AIM. Pick out each line with the word "behind" from the material that follows.

MATERIAL PROVIDED.
§
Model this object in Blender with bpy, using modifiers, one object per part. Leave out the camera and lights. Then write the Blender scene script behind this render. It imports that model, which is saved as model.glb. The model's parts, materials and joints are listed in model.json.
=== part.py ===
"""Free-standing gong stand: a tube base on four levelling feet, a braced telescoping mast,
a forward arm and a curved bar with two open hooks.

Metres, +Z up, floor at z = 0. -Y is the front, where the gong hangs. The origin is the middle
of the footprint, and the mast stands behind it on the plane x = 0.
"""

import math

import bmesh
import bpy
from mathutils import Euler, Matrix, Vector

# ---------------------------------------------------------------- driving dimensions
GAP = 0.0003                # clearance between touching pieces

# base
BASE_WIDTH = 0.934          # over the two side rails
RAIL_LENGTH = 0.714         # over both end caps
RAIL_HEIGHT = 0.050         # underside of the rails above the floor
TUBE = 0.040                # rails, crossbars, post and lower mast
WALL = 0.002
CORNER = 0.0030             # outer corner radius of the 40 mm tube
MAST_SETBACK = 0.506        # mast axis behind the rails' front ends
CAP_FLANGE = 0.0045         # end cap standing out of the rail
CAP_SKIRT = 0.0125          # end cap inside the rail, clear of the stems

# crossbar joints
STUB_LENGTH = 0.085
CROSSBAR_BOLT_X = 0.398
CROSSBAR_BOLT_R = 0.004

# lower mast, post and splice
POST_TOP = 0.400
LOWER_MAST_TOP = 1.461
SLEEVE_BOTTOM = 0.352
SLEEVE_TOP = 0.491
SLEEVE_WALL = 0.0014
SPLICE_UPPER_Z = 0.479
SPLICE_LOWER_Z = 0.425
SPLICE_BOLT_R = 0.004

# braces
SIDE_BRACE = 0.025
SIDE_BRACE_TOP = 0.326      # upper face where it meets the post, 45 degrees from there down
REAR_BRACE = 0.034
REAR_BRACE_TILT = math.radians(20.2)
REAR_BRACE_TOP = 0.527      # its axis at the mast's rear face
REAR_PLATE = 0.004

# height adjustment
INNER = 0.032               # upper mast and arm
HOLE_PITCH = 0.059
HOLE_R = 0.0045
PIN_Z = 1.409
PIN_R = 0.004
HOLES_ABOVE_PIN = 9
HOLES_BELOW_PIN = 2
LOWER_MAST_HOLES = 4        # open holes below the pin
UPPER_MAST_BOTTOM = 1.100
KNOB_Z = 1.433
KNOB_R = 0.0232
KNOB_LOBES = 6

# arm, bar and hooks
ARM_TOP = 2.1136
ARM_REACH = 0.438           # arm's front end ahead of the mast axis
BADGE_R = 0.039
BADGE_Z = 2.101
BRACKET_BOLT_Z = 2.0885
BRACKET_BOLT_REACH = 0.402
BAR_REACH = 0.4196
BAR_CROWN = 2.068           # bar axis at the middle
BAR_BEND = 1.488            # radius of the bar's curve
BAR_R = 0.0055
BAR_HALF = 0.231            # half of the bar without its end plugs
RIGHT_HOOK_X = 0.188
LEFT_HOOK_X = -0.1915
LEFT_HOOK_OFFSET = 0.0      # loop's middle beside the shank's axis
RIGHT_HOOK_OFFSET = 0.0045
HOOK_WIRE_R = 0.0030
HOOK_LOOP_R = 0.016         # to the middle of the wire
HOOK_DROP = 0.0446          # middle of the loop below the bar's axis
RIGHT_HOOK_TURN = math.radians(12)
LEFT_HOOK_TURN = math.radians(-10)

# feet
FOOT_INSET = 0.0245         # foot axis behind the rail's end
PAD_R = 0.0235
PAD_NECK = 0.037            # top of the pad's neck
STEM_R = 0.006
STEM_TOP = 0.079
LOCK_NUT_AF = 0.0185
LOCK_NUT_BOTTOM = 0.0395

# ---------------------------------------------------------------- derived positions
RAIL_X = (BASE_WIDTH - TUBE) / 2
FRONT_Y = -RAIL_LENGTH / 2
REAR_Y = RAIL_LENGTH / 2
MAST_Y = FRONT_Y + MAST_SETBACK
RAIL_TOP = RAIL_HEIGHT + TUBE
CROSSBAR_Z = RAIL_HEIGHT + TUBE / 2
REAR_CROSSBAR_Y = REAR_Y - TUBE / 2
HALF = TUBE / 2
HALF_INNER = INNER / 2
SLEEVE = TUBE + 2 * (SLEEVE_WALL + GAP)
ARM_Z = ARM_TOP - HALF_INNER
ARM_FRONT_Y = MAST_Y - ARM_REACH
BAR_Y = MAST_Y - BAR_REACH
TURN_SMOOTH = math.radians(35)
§
ANSWER TO THIS TASK.
Model this object in Blender with bpy, using modifiers, one object per part. Leave out the camera and lights. Then write the Blender scene script behind this render. It imports that model, which is saved as model.glb. The model's parts, materials and joints are listed in model.json.
of the footprint, and the mast stands behind it on the plane x = 0.
MAST_SETBACK = 0.506        # mast axis behind the rails' front ends
FOOT_INSET = 0.0245         # foot axis behind the rail's end